# Exercise description
Pick out all lines in the listing holding the string "rigid" and copy them.

# Provided material
= = = = = = =

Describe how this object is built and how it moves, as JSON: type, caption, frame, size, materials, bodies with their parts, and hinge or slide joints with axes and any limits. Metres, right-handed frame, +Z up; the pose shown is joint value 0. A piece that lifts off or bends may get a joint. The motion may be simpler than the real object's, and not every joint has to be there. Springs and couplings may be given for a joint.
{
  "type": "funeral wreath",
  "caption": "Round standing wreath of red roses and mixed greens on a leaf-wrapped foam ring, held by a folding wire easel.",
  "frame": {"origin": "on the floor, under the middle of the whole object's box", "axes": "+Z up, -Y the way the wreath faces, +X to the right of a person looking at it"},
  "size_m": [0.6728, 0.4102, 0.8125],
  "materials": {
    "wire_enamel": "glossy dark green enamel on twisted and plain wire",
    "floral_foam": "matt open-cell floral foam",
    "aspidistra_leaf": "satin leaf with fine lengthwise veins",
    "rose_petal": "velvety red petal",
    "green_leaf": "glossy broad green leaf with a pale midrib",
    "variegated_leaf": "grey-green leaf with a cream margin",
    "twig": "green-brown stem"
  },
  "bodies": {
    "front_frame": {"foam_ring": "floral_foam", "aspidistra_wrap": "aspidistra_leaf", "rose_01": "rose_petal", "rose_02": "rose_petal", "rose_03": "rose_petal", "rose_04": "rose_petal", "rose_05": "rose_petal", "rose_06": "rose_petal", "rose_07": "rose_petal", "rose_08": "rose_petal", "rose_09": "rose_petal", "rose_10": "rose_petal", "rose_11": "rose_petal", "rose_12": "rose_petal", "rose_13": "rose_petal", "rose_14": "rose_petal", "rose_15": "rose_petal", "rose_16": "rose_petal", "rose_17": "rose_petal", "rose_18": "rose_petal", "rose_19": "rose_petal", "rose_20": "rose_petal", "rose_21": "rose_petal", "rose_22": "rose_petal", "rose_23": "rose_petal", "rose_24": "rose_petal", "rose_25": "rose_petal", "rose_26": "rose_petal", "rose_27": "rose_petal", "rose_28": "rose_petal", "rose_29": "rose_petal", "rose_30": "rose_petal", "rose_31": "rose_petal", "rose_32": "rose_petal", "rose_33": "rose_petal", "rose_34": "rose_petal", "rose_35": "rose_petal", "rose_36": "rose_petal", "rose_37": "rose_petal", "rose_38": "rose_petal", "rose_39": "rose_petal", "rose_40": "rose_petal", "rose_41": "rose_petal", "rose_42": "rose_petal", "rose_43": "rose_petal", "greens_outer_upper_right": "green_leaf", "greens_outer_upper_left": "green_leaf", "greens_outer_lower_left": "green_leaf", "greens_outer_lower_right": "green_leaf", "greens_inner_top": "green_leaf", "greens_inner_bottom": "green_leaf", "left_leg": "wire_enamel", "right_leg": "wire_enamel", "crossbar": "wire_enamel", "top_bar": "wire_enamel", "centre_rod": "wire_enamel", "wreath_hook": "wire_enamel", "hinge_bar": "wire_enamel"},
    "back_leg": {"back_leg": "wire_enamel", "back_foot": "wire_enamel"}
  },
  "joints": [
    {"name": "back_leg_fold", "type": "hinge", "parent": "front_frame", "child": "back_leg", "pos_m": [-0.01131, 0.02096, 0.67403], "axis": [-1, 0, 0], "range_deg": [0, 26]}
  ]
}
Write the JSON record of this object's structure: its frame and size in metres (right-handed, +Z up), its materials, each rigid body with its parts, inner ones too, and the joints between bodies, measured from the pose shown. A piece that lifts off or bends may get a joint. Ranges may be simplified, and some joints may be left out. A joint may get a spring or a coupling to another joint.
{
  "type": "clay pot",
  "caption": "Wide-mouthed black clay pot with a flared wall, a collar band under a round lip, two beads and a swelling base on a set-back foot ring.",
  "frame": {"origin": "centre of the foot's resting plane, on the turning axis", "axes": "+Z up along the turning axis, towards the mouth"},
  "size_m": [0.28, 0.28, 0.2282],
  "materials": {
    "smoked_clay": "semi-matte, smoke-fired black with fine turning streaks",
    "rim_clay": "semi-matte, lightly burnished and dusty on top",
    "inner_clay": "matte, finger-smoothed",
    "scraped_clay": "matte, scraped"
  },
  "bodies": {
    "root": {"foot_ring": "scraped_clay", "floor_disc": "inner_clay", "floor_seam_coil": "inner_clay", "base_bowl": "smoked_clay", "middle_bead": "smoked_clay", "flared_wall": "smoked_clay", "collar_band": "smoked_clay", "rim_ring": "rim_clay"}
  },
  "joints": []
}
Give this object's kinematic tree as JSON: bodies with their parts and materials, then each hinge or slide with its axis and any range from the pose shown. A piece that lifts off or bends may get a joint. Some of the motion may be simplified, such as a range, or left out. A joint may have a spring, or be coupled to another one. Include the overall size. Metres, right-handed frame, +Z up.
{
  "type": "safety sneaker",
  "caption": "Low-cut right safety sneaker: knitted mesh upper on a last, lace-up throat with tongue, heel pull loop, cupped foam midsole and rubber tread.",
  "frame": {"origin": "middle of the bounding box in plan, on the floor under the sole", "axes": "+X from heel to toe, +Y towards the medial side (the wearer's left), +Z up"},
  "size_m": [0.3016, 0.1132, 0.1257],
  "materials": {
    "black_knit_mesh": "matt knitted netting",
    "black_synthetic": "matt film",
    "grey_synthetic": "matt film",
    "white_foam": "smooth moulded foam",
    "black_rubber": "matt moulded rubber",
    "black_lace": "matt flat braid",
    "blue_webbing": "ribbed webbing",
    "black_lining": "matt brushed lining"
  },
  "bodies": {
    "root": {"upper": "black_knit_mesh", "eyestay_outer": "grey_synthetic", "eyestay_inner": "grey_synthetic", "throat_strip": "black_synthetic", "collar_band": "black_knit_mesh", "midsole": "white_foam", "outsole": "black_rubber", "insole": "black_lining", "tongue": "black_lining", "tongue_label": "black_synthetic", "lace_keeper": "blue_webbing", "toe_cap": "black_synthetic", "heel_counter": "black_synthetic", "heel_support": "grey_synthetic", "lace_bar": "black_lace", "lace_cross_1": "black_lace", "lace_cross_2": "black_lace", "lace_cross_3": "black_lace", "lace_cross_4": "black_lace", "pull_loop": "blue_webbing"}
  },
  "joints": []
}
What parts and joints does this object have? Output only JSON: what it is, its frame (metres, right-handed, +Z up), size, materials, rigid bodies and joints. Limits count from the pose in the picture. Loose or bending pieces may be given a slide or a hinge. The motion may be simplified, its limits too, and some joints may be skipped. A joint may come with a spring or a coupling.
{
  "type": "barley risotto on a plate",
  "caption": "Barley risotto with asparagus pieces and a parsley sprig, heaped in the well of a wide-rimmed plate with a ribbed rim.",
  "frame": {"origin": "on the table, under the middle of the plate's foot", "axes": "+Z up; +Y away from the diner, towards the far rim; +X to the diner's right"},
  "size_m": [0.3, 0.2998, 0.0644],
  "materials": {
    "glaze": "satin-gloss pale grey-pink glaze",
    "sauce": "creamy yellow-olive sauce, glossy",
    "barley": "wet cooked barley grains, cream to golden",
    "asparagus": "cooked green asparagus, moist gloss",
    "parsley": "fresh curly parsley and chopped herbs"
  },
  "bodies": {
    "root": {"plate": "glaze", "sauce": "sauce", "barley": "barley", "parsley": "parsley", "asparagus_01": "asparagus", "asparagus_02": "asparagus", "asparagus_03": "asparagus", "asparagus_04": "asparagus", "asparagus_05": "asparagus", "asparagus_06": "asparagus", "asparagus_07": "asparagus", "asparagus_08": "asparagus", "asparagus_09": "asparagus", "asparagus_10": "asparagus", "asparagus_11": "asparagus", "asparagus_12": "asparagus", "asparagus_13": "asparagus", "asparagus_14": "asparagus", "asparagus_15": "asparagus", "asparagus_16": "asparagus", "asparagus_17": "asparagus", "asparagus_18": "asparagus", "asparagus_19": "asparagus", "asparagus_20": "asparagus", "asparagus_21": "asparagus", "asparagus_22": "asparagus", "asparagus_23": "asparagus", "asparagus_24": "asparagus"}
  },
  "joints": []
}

= = = = = = =

# Solution to the exercise
Write the JSON record of this object's structure: its frame and size in metres (right-handed, +Z up), its materials, each rigid body with its parts, inner ones too, and the joints between bodies, measured from the pose shown. A piece that lifts off or bends may get a joint. Ranges may be simplified, and some joints may be left out. A joint may get a spring or a coupling to another joint.
What parts and joints does this object have? Output only JSON: what it is, its frame (metres, right-handed, +Z up), size, materials, rigid bodies and joints. Limits count from the pose in the picture. Loose or bending pieces may be given a slide or a hinge. The motion may be simplified, its limits too, and some joints may be skipped. A joint may come with a spring or a coupling.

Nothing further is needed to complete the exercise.